>> Start
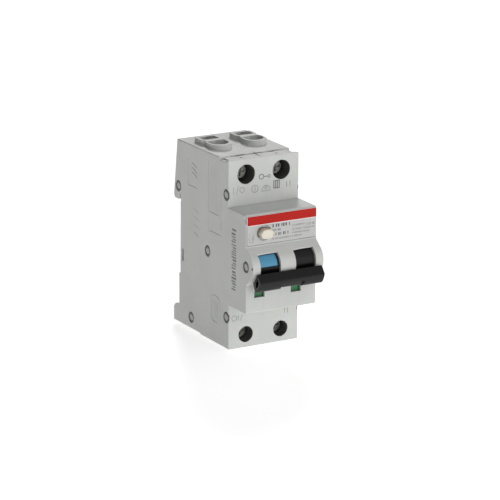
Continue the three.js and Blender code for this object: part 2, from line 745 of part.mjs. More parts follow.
// Splitter plates held in two side walls.
function arcChute() {
  const x = span(PHASE_X, 6.4);
  const z = [-26.6, -8.4];
  const [front, rear] = [-36.4, -15.5];
  const plates = 9;
  const thickness = 0.8;
  let body = join(
    box([x[0], x[0] + thickness], [front, rear], z),
    box([x[1] - thickness, x[1]], [front, rear], z),
  );
  const pitch = (rear - front - thickness) / (plates - 1);
  for (let i = 0; i < plates; i++) {
    const y = front + i * pitch;
    const plateX = [x[0] + thickness / 2, x[1] - thickness / 2];
    body = join(body, box(plateX, [y, y + thickness], [z[0] + 0.5, z[1] - 0.5]));
  }
  return body;
}

// Shaft across both modules, with one arm under the magnet's pin and one ahead of the relay's.
function tripShaft() {
  const { y, z } = TRIP_SHAFT;
  const phaseArm = polygon([
    [y, z - 1.6],
    [y + 9.4, z - 2],
    [y + 9.4, z - 0.9],
    [y, z + 1.6],
  ]);
  const hubR = 1.7;
  return join(
    rod("x", y, z, 1.1, -SIDE + 1.5, SIDE - 1.5, 16),
    rod("x", y, z, hubR, ...span(PHASE_X, 1.4), 16),
    prism("x", phaseArm, ...span(PHASE_X, 1)),
    rod("x", y, z, hubR, ...span(NEUTRAL_X, 1.4), 16),
    box(span(NEUTRAL_X, 1), span(y, 0.6), [z, z + 5.3]),
  );
}

function addOvercurrentRelease() {
  piece("magnet_coil", magnetCoil(), copper);
  piece("magnet_yoke", magnetYoke(), steel);
  piece("magnet_plunger", magnetPlunger(), steel);
  const { x, y } = COIL;
  piece("plunger_spring", spring("z", [x, y], 1.5, 0.25, 9.1, 11.2, 3), steel);
  piece("arc_chute", arcChute(), steel);
  const strip = box(span(PHASE_X, 2.3), [-10.3, -9.5], [-27.2, 9]);
  piece("bimetal_strip", strip, brass);
  piece("trip_shaft", tripShaft(), bobbin);
}

// ---- Residual-current part ----
const TOROID = { x: 8.4, z: 11, front: -22, rear: -15.2 };

function toroid() {
  const { x, z, front, rear } = TOROID;
  const body = rod("y", x, z, 7, front, rear, 28);
  const rims = [front - 1, front + 0.6, rear - 0.6, rear + 1];
  return cut(
    join(rod("y", x, z, 6.6, front, rear, 28), cut(body, rod("y", x, z, 8, rims[1], rims[2], 12))),
    rod("y", x, z, 3.4, rims[0], rims[3], 20),
  );
}

function circuitBoard() {
  const front = -9.8;
  const root = front + 0.1; // the parts on the board reach a little into it
  const capacitorR = 2.3;
  return join(
    box([2.2, 15.2], [front, front + 1.4], [-26, 22]),
    rod("y", 5.4, -16, capacitorR, -16, root, 18),
    rod("y", 12.4, -21, capacitorR, -15, root, 18),
    box([9.4, 14.4], [-12.6, root], [-15, -11]),
    box([3.6, 7.6], [-11.4, root], [15, 20]),
  );
}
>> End
__The exercise__: Can you give every line above again, exactly as written?

__Finished exercise__:
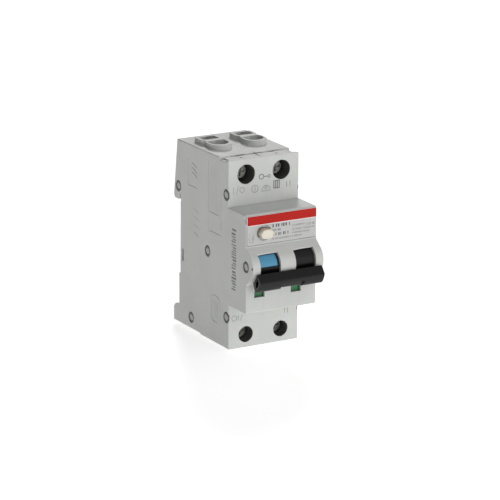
Continue the three.js and Blender code for this object: part 2, from line 745 of part.mjs. More parts follow.
// Splitter plates held in two side walls.
function arcChute() {
  const x = span(PHASE_X, 6.4);
  const z = [-26.6, -8.4];
  const [front, rear] = [-36.4, -15.5];
  const plates = 9;
  const thickness = 0.8;
  let body = join(
    box([x[0], x[0] + thickness], [front, rear], z),
    box([x[1] - thickness, x[1]], [front, rear], z),
  );
  const pitch = (rear - front - thickness) / (plates - 1);
  for (let i = 0; i < plates; i++) {
    const y = front + i * pitch;
    const plateX = [x[0] + thickness / 2, x[1] - thickness / 2];
    body = join(body, box(plateX, [y, y + thickness], [z[0] + 0.5, z[1] - 0.5]));
  }
  return body;
}

// Shaft across both modules, with one arm under the magnet's pin and one ahead of the relay's.
function tripShaft() {
  const { y, z } = TRIP_SHAFT;
  const phaseArm = polygon([
    [y, z - 1.6],
    [y + 9.4, z - 2],
    [y + 9.4, z - 0.9],
    [y, z + 1.6],
  ]);
  const hubR = 1.7;
  return join(
    rod("x", y, z, 1.1, -SIDE + 1.5, SIDE - 1.5, 16),
    rod("x", y, z, hubR, ...span(PHASE_X, 1.4), 16),
    prism("x", phaseArm, ...span(PHASE_X, 1)),
    rod("x", y, z, hubR, ...span(NEUTRAL_X, 1.4), 16),
    box(span(NEUTRAL_X, 1), span(y, 0.6), [z, z + 5.3]),
  );
}

function addOvercurrentRelease() {
  piece("magnet_coil", magnetCoil(), copper);
  piece("magnet_yoke", magnetYoke(), steel);
  piece("magnet_plunger", magnetPlunger(), steel);
  const { x, y } = COIL;
  piece("plunger_spring", spring("z", [x, y], 1.5, 0.25, 9.1, 11.2, 3), steel);
  piece("arc_chute", arcChute(), steel);
  const strip = box(span(PHASE_X, 2.3), [-10.3, -9.5], [-27.2, 9]);
  piece("bimetal_strip", strip, brass);
  piece("trip_shaft", tripShaft(), bobbin);
}

// ---- Residual-current part ----
const TOROID = { x: 8.4, z: 11, front: -22, rear: -15.2 };

function toroid() {
  const { x, z, front, rear } = TOROID;
  const body = rod("y", x, z, 7, front, rear, 28);
  const rims = [front - 1, front + 0.6, rear - 0.6, rear + 1];
  return cut(
    join(rod("y", x, z, 6.6, front, rear, 28), cut(body, rod("y", x, z, 8, rims[1], rims[2], 12))),
    rod("y", x, z, 3.4, rims[0], rims[3], 20),
  );
}

function circuitBoard() {
  const front = -9.8;
  const root = front + 0.1; // the parts on the board reach a little into it
  const capacitorR = 2.3;
  return join(
    box([2.2, 15.2], [front, front + 1.4], [-26, 22]),
    rod("y", 5.4, -16, capacitorR, -16, root, 18),
    rod("y", 12.4, -21, capacitorR, -15, root, 18),
    box([9.4, 14.4], [-12.6, root], [-15, -11]),
    box([3.6, 7.6], [-11.4, root], [15, 20]),
  );
}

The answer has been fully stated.